--- Start Information shown ---
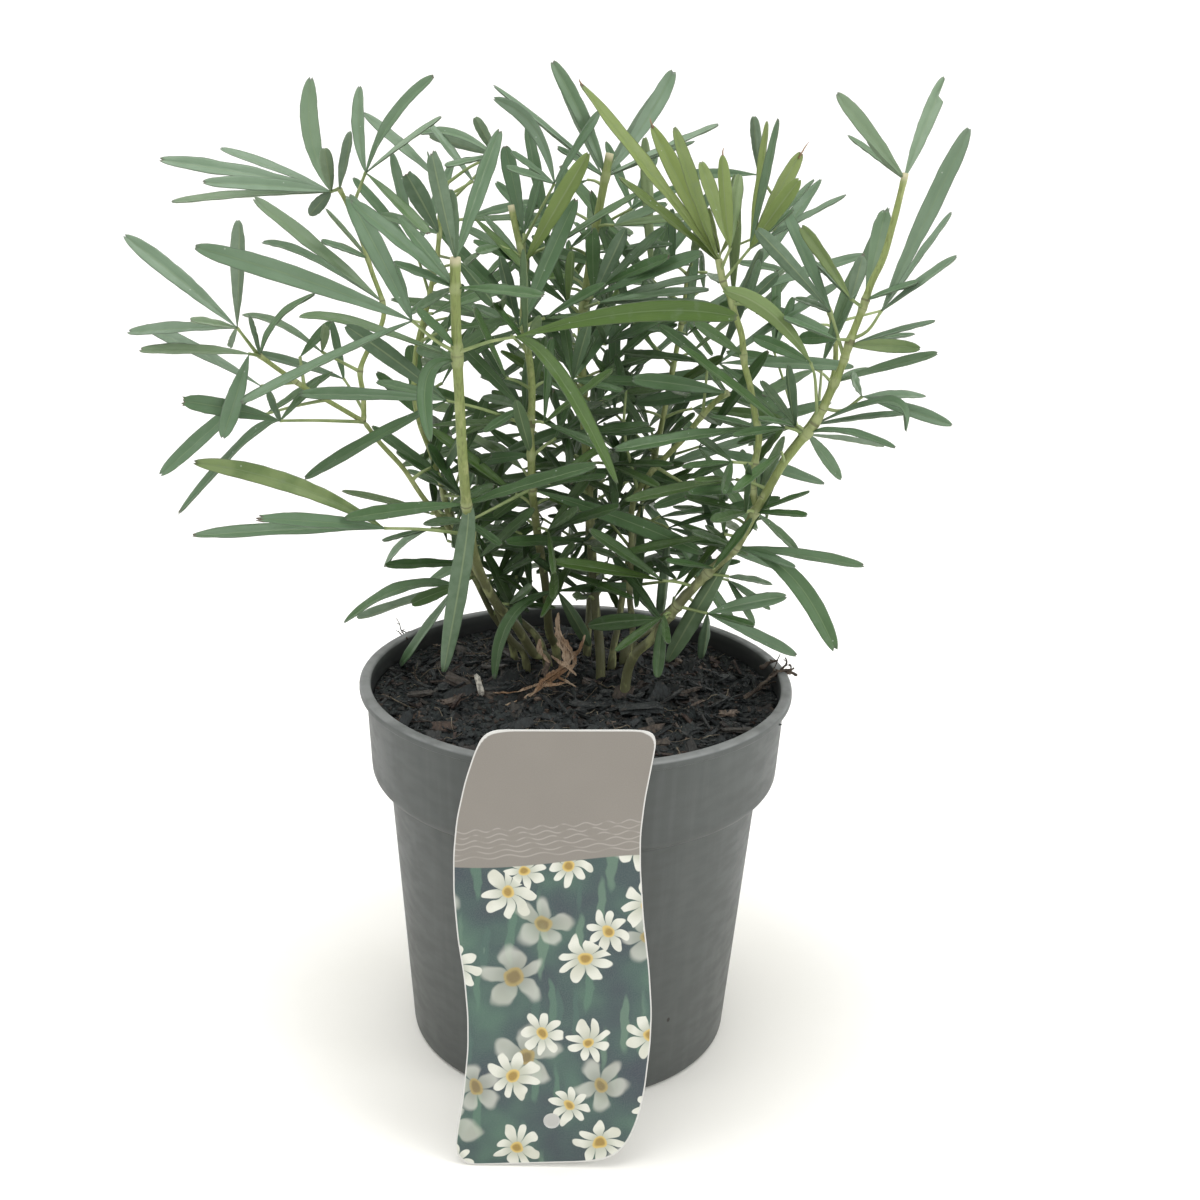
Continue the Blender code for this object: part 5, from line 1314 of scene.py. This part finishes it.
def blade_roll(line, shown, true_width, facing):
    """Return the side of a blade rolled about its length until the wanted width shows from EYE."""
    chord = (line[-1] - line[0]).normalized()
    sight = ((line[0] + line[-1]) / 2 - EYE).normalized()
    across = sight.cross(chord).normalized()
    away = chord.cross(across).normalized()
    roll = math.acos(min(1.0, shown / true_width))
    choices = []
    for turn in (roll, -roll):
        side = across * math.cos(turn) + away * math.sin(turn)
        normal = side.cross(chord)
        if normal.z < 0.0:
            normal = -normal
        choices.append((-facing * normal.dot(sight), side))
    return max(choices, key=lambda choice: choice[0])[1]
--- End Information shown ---
- **Short problem**:
Reproduce the data shown above exactly.

- **Finished task**:
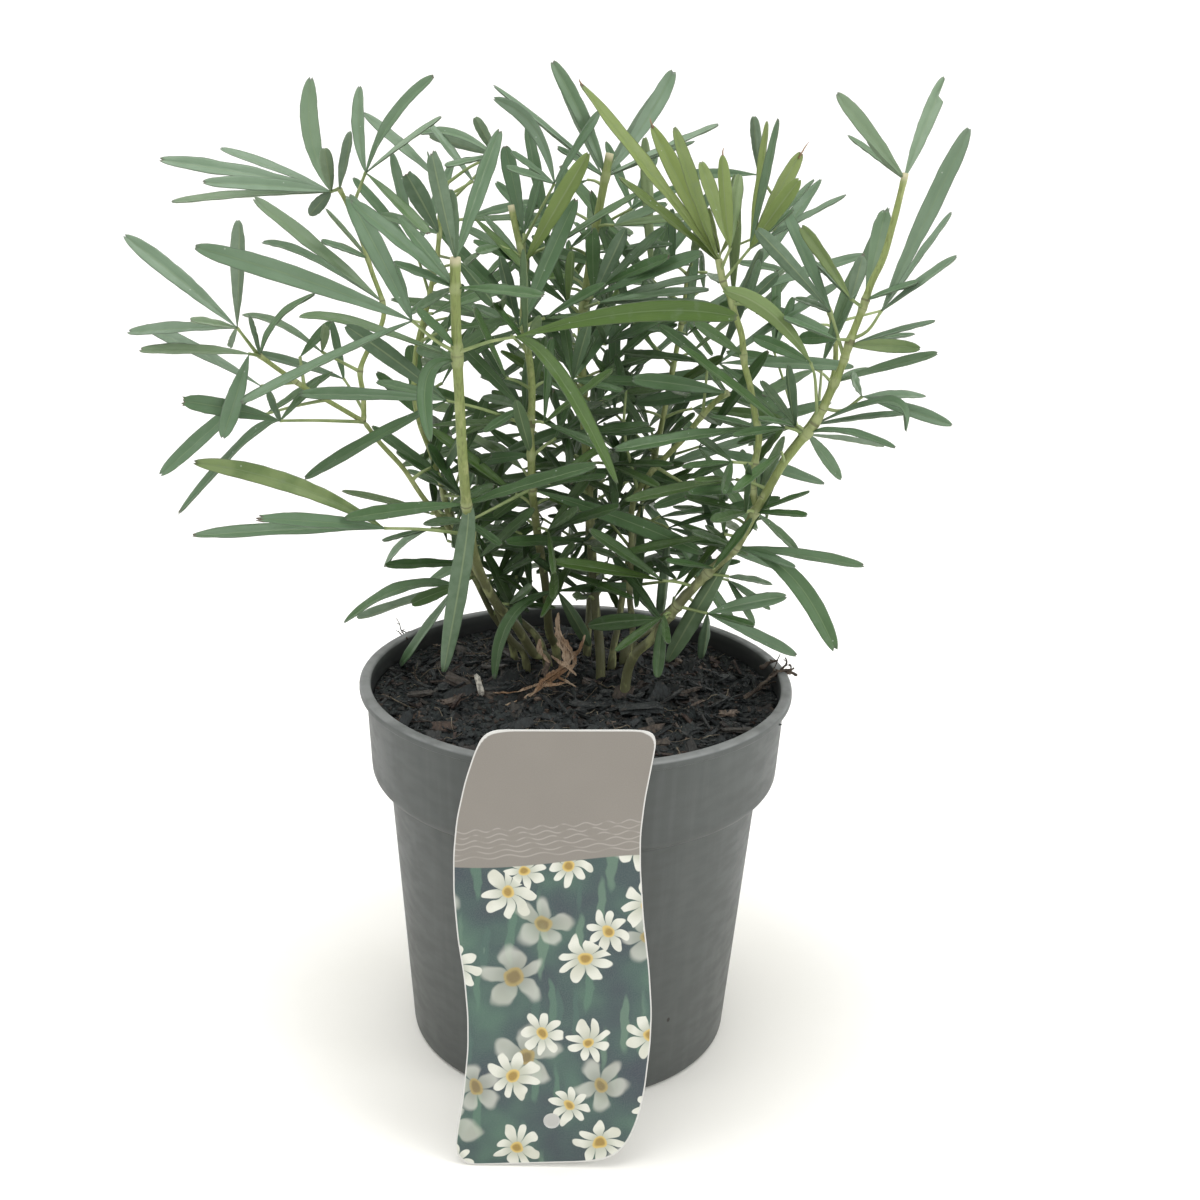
Continue the Blender code for this object: part 5, from line 1314 of scene.py. This part finishes it.
def blade_roll(line, shown, true_width, facing):
    """Return the side of a blade rolled about its length until the wanted width shows from EYE."""
    chord = (line[-1] - line[0]).normalized()
    sight = ((line[0] + line[-1]) / 2 - EYE).normalized()
    across = sight.cross(chord).normalized()
    away = chord.cross(across).normalized()
    roll = math.acos(min(1.0, shown / true_width))
    choices = []
    for turn in (roll, -roll):
        side = across * math.cos(turn) + away * math.sin(turn)
        normal = side.cross(chord)
        if normal.z < 0.0:
            normal = -normal
        choices.append((-facing * normal.dot(sight), side))
    return max(choices, key=lambda choice: choice[0])[1]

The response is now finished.